**Required task**
Copy out, exactly and without additions, the lines from the one that contains "const tugboat = new THREE.Group();" to the one that contains "obj.matrix_world = world", both ends included.

**Rows**
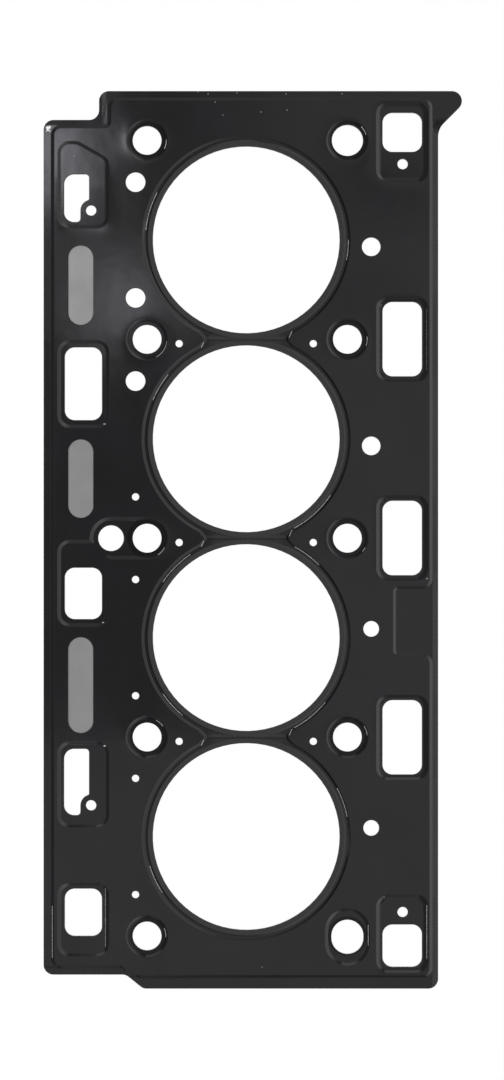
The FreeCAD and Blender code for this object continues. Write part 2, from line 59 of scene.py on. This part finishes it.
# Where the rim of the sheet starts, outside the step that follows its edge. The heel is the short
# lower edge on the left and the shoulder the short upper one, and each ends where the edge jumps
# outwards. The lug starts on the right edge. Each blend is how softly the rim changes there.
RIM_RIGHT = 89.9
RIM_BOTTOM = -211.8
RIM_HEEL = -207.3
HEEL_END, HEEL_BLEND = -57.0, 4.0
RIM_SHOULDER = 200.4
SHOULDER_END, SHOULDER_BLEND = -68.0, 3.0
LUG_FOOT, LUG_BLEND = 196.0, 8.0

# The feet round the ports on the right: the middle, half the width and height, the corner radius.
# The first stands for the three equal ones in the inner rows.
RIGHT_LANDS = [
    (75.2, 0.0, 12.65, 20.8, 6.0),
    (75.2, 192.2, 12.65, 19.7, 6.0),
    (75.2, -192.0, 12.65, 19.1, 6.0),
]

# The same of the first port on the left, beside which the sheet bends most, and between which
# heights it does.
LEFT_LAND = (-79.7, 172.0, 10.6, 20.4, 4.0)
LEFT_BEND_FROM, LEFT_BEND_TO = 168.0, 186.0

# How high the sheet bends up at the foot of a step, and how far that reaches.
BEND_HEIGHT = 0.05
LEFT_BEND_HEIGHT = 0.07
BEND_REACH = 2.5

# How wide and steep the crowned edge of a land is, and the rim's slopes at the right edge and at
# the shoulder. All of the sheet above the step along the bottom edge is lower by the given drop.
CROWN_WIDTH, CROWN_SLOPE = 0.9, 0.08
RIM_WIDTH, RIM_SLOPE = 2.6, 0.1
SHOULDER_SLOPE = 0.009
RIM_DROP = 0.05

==

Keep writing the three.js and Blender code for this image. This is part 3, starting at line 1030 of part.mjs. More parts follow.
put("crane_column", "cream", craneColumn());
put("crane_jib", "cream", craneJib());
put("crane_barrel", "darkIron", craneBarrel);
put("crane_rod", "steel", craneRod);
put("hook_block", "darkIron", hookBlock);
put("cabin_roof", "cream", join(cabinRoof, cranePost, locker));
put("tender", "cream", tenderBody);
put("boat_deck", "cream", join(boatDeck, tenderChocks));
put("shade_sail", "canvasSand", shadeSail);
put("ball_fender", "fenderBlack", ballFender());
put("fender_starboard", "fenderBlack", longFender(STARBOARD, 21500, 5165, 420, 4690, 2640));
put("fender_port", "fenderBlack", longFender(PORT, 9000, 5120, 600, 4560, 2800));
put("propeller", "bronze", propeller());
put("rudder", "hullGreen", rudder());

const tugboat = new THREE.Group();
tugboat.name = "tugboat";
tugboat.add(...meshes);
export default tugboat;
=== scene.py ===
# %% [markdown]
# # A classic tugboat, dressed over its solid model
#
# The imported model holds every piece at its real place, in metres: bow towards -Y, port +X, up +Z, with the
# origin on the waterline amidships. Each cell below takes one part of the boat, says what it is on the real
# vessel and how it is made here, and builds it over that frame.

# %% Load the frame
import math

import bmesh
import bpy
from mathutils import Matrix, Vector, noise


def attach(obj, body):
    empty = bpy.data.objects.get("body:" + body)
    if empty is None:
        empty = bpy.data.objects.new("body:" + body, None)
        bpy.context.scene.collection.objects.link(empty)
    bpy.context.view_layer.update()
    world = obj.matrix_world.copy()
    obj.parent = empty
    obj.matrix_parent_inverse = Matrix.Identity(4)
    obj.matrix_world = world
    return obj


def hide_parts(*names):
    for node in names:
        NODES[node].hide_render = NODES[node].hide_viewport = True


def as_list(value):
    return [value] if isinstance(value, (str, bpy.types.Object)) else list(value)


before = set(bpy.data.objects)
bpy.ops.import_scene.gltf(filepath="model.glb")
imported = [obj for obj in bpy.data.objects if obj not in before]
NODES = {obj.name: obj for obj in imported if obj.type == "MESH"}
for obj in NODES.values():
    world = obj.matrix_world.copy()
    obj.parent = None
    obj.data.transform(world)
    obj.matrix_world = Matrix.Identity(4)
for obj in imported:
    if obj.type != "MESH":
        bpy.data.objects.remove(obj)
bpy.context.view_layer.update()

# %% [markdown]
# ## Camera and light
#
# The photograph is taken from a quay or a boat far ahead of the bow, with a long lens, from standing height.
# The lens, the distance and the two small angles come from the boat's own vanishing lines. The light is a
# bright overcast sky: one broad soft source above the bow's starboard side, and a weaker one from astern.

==

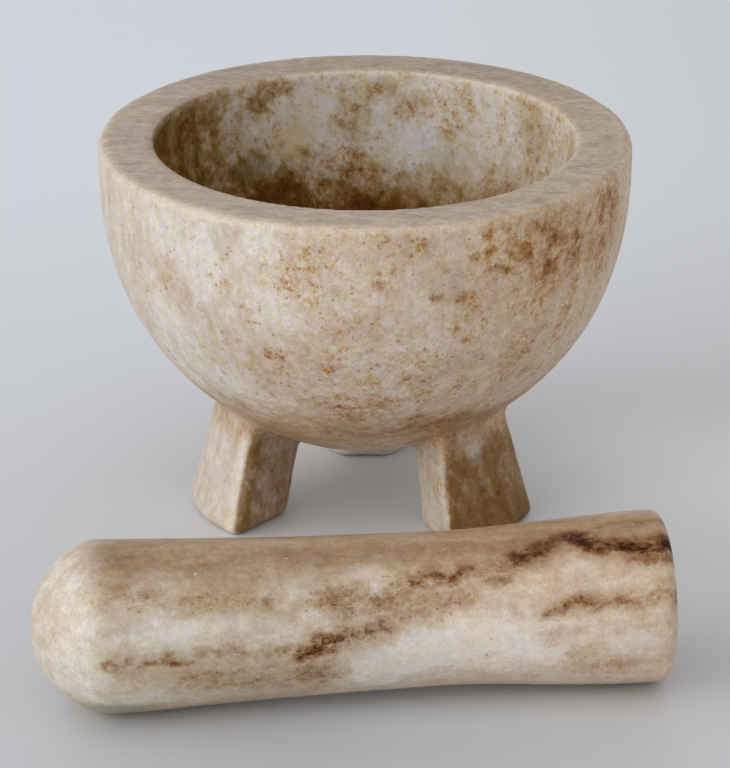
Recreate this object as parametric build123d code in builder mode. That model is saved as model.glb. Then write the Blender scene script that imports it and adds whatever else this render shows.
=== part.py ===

**Problem solution**
const tugboat = new THREE.Group();
tugboat.name = "tugboat";
tugboat.add(...meshes);
export default tugboat;
=== scene.py ===
# %% [markdown]
# # A classic tugboat, dressed over its solid model
#
# The imported model holds every piece at its real place, in metres: bow towards -Y, port +X, up +Z, with the
# origin on the waterline amidships. Each cell below takes one part of the boat, says what it is on the real
# vessel and how it is made here, and builds it over that frame.

# %% Load the frame
import math

import bmesh
import bpy
from mathutils import Matrix, Vector, noise


def attach(obj, body):
    empty = bpy.data.objects.get("body:" + body)
    if empty is None:
        empty = bpy.data.objects.new("body:" + body, None)
        bpy.context.scene.collection.objects.link(empty)
    bpy.context.view_layer.update()
    world = obj.matrix_world.copy()
    obj.parent = empty
    obj.matrix_parent_inverse = Matrix.Identity(4)
    obj.matrix_world = world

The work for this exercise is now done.